The Carnegie Endowment for International Peace framed the Gulf monarchies' predicament more starkly, describing them as "caught between Iran's desperation and the U.S.'s recklessness" [38]. The Gulf states neither chose this fight nor can they easily escape its consequences. Their entire economic model — built on openness, connectivity, and strategic neutrality — is being stress-tested by a conflict in which they are targets but not belligerents.

All GCC states experienced simultaneous airspace closures during the initial strikes, shutting down tourism during the critical Ramadan season at an estimated cost of $40 billion [23]. The longer-term damage to the UAE's brand as a safe, stable destination for international capital may prove even more expensive.

What Comes Next

The immediate question is how long the evacuations will last. Citigroup has set a preliminary reopening date of March 14 for its UAE branches [14], but that timeline depends entirely on whether Iran follows through on its threats. HSBC's decision to close Qatar branches with no set date suggests the industry is preparing for a protracted disruption.

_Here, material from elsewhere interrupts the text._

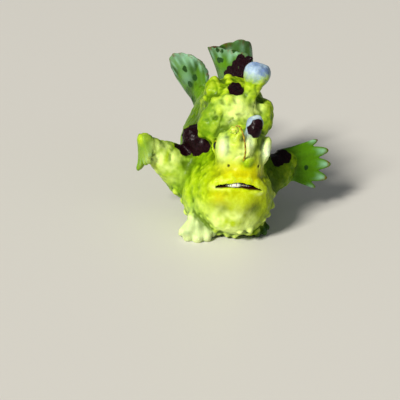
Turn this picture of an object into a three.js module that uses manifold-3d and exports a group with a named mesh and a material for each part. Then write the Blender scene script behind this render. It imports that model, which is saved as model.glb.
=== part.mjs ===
// A warty frogfish resting on its belly, life size, in the pose it keeps on a reef.
// Millimetres, +Z up. The fish faces -Y and its left side is +X.
// The origin is on the small flat on which its belly rests, below the shoulders.
// The body is one smooth field of swellings. Each piece is a three.js shape whose points are
// moved out to that field or laid along a fin's rays, and thin cuts part the body into regions.
import * as THREE from "three";
import { mergeVertices } from "three/addons/utils/BufferGeometryUtils.js";
import Module from "manifold-3d";

const wasm = await Module();
wasm.setup();

// Driving dimensions. The shapes below are given for a fish of 68 mm from lip to tail root.
const standardLength = 68;
const unit = standardLength / 68;
const gap = 0.3; // mm, width of the thin cuts between pieces
const eyeRadius = 2.3;
const lureRadius = 1.35;
const filamentRadius = 0.4;
const faceLean = 1.3; // the snout and eyes lean this far to the fish's left

// The tail turns along an arc, up and towards the fish's right.
const bend = { start: 24, height: 17.5, radius: 28, most: degrees(44), lean: degrees(62) };

// Swellings of the body: middle, half-widths, tilt in degrees about X and Y, and how softly
// each one runs into those before it. A paired one is repeated on the other side of the fish.
const bodySwellings = {
  belly: { at: [0, 3, 9.2], half: [14.2, 19.5, 9.8] },
  trunk: { at: [0, 6, 17], half: [13.4, 20.5, 15], soft: 4 },
  back: { at: [0, 7, 25.5], half: [7.6, 18.5, 11.6], soft: 4 },
  rear: { at: [0, 21, 18], half: [8, 15.5, 14.6], soft: 6 },
  tailStem: { at: [0, 37, 17.5], half: [2.8, 11, 5.4], soft: 5 },
  jawSac: { at: [0.7, -16.2, 11.2], half: [11.3, 12.6, 11.4], soft: 5 },
  cheek: { at: [-4.2, -17.8, 13.8], half: [5.8, 7.6, 6.8], soft: 3 },
  muzzle: { at: [1, -19.2, 21.8], half: [6, 5.4, 4.4], soft: 2.5 },
  jowl: { at: [-8, -11.5, 9], half: [5.5, 7, 8], soft: 5 },
  shoulder: { at: [-10.8, -1.5, 24.3], half: [3.4, 4.6, 3.4], soft: 2.5 },
  snout: { at: [faceLean, -16.5, 25], half: [7.2, 6.8, 9], soft: 3 },
  upperLip: { at: [0, -23.4, 19.9], half: [6.8, 3.2, 1.5], tilt: [-12, 0], soft: 2.4 },
  lowerLip: { at: [0, -23.6, 17.3], half: [6.6, 3.2, 1.4], tilt: [-12, 0], soft: 2.4 },
  eyeRidge: { at: [5.6, -16.6, 27], half: [2, 3.8, 3.8], soft: 1.2, paired: true, lean: faceLean },
};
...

Oxford Economics assessed that direct economic impacts from the Iran conflict remain concentrated within the GCC, with limited spillovers to other regions beyond energy price effects [39]. But that analysis may understate the systemic risks. If international banks and professional services firms permanently reassess the security calculus of maintaining large operations in the Gulf, the region's role as a global financial crossroads could diminish — a shift that would take years to reverse.

For now, the glass towers of the Dubai International Financial Centre stand largely empty, their occupants scattered to home offices and hotel conference rooms. The buildings remain intact. But the edifice of confidence that made them possible is showing cracks that no amount of regulatory reassurance can easily repair.